Irene declined a lift back to Fergus Point. She wanted to walk back along the beach. If she hurried she could beat the tide. In the worst case she’d get her feet wet, and she was already soaked to the knees from wading out to clamber aboard the Coast Guard launch.
She didn’t think it was very professional, and Inspector Gilbert might not approve, but there was no one to see and a long way to walk, so she took off the paddock boots she habitually wore, tied them together by the laces and slung them over her shoulder, and set off barefoot. The sand was warm underfoot and the sun hot on her shoulders. She stopped and took off her jacket and tied it around her waist. It was, she thought, a small stolen moment of summer vacation and she wished she could share it with Victor. In this northern climate you could live near water and forget to take your kid to the beach. In California, they’d often gone out to Santa Monica, or further north to Point Dume or to small coves along the Pacific Coast Highway, to picnic and swim. Here in Puget Sound the water was very cold and only the stalwart swam.

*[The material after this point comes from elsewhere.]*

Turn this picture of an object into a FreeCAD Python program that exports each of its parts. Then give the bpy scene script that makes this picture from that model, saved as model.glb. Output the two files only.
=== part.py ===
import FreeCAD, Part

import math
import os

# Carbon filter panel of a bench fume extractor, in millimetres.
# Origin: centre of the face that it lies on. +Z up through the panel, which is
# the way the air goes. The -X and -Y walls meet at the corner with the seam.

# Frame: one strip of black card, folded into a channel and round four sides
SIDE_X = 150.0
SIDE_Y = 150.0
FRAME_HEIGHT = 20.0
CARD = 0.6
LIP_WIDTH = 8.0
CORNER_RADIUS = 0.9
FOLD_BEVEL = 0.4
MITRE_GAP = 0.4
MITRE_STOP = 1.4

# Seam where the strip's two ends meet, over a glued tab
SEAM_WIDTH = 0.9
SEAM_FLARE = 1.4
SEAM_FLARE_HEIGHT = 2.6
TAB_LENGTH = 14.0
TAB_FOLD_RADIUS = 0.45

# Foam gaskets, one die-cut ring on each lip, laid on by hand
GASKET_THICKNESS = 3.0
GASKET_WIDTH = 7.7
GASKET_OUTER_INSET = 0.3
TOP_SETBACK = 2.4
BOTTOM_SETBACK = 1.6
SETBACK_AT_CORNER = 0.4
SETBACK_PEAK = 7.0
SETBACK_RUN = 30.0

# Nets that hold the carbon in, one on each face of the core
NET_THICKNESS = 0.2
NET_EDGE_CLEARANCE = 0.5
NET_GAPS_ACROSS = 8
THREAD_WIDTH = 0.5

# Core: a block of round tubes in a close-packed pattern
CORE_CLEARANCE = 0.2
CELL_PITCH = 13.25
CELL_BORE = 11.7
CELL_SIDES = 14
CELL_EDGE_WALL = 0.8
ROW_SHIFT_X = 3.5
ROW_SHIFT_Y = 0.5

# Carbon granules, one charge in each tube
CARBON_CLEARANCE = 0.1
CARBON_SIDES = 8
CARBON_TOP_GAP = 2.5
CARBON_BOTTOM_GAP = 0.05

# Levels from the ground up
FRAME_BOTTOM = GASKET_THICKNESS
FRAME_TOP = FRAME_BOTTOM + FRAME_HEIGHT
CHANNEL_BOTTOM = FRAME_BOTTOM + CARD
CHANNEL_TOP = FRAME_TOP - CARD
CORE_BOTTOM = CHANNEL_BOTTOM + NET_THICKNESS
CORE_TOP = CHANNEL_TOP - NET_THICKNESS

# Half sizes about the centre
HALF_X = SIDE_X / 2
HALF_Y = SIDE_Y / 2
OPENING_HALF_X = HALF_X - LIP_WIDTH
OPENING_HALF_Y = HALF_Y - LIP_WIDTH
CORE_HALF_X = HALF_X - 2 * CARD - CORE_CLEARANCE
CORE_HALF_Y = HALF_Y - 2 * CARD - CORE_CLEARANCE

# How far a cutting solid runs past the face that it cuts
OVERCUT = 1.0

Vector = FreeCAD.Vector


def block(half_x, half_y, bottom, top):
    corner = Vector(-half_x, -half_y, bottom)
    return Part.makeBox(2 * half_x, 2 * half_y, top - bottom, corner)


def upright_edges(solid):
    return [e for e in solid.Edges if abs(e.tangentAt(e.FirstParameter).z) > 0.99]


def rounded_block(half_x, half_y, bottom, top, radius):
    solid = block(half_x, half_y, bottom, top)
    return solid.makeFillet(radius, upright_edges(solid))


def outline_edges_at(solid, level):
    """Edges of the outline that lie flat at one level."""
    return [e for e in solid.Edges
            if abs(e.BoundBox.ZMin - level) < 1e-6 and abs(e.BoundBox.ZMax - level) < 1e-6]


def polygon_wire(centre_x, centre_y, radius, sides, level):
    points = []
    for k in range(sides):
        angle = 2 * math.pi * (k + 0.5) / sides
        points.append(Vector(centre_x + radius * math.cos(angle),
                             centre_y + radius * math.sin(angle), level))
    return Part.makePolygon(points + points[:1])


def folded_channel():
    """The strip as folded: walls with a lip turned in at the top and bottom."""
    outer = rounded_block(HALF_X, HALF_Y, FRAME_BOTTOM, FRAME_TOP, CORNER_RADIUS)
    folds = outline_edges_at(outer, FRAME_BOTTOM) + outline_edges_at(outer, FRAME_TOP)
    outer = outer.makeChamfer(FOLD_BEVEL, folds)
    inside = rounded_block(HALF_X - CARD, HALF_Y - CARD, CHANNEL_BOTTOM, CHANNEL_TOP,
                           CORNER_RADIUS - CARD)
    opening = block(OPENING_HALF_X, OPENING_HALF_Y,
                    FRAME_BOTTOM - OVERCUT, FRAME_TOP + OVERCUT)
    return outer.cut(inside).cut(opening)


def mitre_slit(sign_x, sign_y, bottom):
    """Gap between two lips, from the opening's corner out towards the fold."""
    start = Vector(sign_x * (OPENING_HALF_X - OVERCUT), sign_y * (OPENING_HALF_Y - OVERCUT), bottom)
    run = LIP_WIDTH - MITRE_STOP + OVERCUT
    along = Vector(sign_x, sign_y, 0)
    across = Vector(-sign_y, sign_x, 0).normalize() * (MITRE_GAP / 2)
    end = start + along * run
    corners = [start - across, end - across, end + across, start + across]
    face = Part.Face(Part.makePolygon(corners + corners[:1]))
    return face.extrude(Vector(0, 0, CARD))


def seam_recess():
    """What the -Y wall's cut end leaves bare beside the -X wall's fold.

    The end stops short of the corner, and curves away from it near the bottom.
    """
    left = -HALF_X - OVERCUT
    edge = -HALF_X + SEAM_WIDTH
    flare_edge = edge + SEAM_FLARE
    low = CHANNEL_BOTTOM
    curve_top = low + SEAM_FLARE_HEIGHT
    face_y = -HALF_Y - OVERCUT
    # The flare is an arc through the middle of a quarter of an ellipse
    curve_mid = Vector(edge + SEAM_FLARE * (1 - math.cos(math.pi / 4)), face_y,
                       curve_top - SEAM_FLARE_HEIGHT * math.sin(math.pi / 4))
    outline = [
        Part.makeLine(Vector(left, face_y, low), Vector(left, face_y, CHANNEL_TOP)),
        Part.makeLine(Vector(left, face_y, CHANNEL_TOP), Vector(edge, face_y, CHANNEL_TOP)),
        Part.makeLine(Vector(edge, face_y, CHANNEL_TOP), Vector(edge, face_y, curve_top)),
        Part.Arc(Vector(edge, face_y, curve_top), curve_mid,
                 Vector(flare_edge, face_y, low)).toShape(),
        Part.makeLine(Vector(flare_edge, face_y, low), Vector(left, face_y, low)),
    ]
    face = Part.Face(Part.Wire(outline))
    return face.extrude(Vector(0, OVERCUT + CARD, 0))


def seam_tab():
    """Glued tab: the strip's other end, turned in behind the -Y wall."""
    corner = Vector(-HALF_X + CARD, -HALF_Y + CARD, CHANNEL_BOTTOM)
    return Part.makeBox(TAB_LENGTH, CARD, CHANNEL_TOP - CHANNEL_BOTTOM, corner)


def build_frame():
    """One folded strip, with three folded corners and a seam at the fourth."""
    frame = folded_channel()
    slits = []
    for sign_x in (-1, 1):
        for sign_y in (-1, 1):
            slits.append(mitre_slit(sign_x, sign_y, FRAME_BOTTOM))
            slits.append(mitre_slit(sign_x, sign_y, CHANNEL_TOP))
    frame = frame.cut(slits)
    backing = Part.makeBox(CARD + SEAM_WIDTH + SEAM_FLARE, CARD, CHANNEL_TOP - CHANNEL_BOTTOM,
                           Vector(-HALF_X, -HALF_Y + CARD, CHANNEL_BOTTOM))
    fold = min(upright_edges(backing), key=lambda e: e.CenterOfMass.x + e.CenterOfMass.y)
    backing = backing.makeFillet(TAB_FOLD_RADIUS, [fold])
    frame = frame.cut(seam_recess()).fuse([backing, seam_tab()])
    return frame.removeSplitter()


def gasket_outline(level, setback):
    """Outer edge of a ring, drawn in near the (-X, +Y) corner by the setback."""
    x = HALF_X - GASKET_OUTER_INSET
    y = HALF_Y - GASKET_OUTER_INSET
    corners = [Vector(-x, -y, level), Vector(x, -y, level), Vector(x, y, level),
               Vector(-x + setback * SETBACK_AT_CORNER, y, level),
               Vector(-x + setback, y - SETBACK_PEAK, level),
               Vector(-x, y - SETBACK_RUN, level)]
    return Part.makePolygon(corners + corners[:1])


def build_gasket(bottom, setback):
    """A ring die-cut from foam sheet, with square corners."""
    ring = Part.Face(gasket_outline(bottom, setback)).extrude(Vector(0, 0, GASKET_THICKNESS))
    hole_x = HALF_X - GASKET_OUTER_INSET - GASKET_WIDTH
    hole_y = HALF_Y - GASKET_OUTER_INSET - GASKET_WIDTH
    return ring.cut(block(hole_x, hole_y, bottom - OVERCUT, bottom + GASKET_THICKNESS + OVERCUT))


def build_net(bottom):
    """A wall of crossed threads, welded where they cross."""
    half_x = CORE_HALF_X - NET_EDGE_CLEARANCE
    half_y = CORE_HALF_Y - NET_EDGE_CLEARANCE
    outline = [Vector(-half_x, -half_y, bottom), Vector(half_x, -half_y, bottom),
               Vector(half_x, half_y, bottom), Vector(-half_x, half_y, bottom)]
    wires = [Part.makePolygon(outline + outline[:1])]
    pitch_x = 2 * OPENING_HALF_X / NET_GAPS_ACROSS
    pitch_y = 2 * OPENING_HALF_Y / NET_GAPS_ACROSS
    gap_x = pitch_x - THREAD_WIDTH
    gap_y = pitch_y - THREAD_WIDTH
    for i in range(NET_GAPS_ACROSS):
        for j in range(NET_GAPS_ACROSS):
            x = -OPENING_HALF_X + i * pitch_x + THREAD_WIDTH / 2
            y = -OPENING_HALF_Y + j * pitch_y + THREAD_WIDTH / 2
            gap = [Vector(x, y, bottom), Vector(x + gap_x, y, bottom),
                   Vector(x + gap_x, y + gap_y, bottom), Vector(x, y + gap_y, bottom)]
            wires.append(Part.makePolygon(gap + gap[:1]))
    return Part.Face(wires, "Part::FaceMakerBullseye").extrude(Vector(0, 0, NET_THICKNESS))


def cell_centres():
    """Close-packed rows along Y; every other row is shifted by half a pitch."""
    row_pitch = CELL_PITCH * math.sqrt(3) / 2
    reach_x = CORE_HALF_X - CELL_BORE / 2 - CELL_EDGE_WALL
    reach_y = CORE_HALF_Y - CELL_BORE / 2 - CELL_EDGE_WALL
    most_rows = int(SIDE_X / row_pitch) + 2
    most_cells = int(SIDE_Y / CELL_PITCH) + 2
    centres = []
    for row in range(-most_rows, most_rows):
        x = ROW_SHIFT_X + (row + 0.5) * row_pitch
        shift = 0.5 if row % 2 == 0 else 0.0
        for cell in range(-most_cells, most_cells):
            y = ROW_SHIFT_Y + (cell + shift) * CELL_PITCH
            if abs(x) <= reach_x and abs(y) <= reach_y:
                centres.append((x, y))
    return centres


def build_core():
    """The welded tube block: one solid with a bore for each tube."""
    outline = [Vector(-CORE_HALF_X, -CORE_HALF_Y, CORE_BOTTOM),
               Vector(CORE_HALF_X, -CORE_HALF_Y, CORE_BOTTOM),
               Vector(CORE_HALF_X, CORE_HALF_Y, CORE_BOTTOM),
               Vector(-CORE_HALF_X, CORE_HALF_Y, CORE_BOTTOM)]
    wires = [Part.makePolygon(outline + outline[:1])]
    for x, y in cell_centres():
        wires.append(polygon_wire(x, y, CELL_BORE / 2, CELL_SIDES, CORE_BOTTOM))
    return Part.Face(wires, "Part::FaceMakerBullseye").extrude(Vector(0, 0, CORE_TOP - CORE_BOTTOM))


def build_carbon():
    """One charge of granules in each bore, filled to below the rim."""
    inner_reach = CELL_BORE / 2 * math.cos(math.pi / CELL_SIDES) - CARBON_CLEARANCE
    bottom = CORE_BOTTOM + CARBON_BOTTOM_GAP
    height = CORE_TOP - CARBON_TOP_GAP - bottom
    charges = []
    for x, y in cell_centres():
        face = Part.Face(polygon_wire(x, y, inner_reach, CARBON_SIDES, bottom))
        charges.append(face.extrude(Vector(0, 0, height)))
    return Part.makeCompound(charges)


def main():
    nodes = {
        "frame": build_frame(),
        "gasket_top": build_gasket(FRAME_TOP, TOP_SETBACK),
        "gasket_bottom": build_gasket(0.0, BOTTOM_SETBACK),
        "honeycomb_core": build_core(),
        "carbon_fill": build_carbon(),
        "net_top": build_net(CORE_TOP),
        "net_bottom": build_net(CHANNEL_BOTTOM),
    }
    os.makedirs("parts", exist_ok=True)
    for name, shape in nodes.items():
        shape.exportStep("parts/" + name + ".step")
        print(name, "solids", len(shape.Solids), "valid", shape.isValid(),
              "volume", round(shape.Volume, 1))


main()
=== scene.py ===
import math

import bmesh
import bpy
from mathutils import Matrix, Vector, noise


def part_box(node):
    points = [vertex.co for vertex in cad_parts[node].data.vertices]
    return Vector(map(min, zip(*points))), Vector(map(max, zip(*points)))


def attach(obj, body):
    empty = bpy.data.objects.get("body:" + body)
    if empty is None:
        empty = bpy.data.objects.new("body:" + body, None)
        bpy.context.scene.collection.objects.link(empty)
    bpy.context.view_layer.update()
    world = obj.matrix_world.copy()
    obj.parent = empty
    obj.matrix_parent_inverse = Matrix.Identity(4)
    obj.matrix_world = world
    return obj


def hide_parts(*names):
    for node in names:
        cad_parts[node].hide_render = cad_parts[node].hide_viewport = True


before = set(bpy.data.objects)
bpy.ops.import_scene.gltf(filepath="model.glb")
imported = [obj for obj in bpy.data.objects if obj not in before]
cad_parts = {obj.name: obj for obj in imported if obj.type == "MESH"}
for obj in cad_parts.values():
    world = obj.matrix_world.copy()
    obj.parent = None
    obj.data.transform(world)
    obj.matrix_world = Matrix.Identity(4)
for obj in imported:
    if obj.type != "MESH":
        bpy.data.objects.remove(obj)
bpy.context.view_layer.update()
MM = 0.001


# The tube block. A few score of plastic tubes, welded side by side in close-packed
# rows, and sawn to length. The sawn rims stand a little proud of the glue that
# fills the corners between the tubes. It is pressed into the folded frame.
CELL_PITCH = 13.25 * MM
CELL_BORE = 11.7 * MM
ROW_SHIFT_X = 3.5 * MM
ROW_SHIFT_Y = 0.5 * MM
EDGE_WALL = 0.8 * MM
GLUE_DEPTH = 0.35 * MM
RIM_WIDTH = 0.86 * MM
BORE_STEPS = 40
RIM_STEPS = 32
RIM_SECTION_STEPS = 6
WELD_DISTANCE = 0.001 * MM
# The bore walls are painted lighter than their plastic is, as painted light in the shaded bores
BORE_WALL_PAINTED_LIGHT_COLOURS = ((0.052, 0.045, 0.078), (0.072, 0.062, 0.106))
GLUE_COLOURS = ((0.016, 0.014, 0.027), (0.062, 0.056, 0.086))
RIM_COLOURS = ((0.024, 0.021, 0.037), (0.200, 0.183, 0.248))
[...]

If the weather held, Irene thought, maybe they’d go out to the coast on her next day off and hike to the shore at Cape Alava.
Her thoughts wandered, not really focused on anything, idly observing her surroundings, the sand and pebbles underfoot, shore birds, the vegetation growing on the bank. The incoming tide. So it was with a jolt that she suddenly registered the completely unexpected presence of a figure on the beach some distance ahead of her.
She didn’t know how long it had been there or if it had just now appeared. At this distance she couldn’t tell if it was moving toward her or away or moving at all. And she couldn’t tell if whoe
ver it was was aware yet of her presence. She moved closer to the leaning frieze of trees so anyone looking in her direction wouldn’t see her as a silhouette against the sand, but would have to make her out through a scrim of branches. Here she stopped and put her jacket back on, then retrieved her field glasses from her bag.
When she located the figure through the lenses and brought it into focus she had another shock. The figure, which was a man, now magnified to intimate proximity, stood facing her with his own set of binoculars trained upon her, seemingly close enough to touch. It was weirdly unsettling. No normal behavior suggested itself, a wave or salute. Irene noted a description before dropping her glasses. Dark hair, trim graying beard, slender. Dark blue tee shirt tucked into khaki pants. Impossible to determine height or anything else about his appearance with the binoculars held to his face. She guessed he had gotten a good look at her, however. She wondered if he’d seen the gun.
She began walking toward him, continuing to watch with her naked eyes, curious to see what he’d do—disappear, await her, approach her?
And he vanished. He was there and then he was gone. He simply faded into the trees and vanished while she was still quite some distance away. She tried to keep the exact spot fixed in mind as she approached, but when she came up to where she believed he had stood she was no longer certain. The pebbly sand didn’t hold a footprint.
She wished she’d thought to flash her badge. Fish her wallet out of her back pocket and flip it open next to her face for his watching binoculars. Perhaps then he would have waited. She had no way of assessing whether his disappearing act was in itself suspicious. There was nothing official about her appearance to compel him to wait or to reassure him if he had seen her gun. He might have been alarmed or simply not have felt sociable. Perhaps emerging from the trees and imagining himself alone and finding he was not, he simply chose to retreat.